Alternatively, an organization like ARL, AAU, NASULGC, the Library of Congress or a private foundation might establish NEAR. Then, university by university, we would have to pass copyright ownership policies that require deposit of journal articles in NEAR. We in Kansas are moving in this direction in the hopes that such a vehicle will soon be created. The intellectual property policy that will be considered by the Kansas Board of Regents in October and November includes the following1:

Upon the establishment of national governmental or nonprofit entities whose purpose is to maintain in an electronically accessible manner a publicly available copy of academic manuscripts, the Kansas Board of Regents will review each entity and upon determination that providing the manuscripts will not jeopardize the publication of articles or infringe on academic freedom, require the creator(s) to provide the appropriate entity a limited license for the use of each manuscript. 

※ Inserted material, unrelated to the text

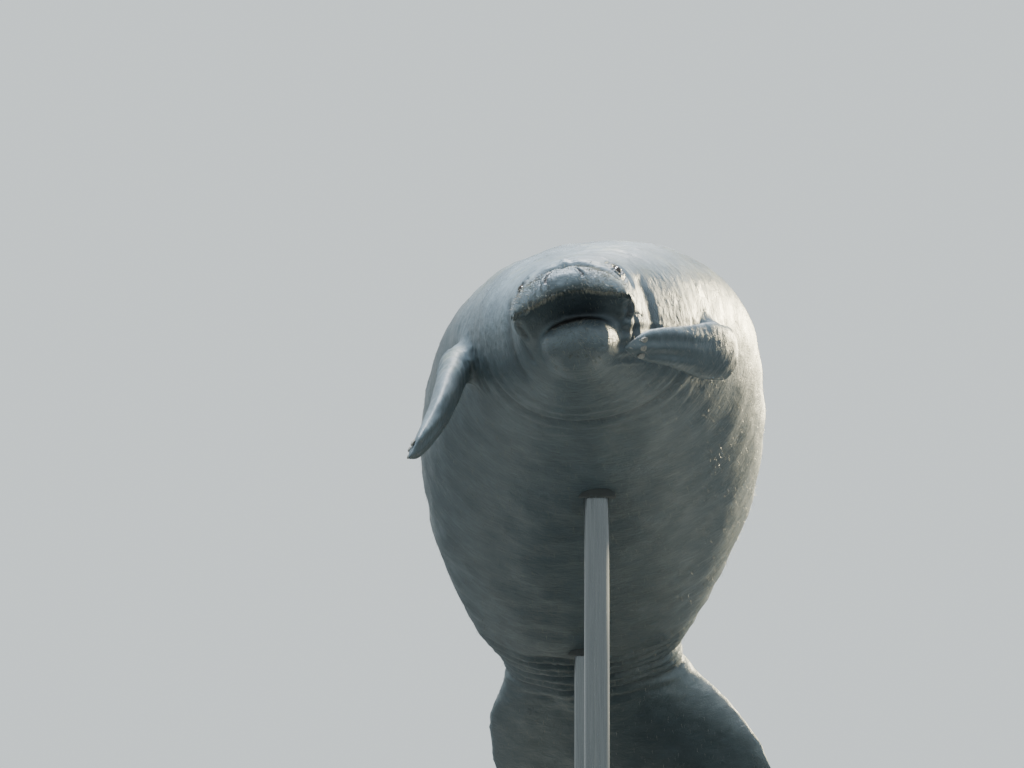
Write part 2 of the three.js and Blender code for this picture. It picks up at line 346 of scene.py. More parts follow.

I add this proposal to those already on the table. There is room for multiple approaches. Separation of review from publication is compatible with this proposal and the experiment with that concept should continue. The very admirable SPARC project of ARL has the possibility of quickly addressing cost problems in specific areas and also deserves support. But any proposal that does not guarantee the ultimate right of the academy to inexpensive and open access to the scholarly communication it generates will not solve our problem. We must deal with the thorny problem of copyright ownership. I believe I have outlined a proposal that does so while protecting the legitimate rights of all who make scholarship possible.

Please evaluate this proposal and either help perfect or reject it.

Finally, let me thank ARL for its constant effort to draw attention to this problem and for helping to shape solutions.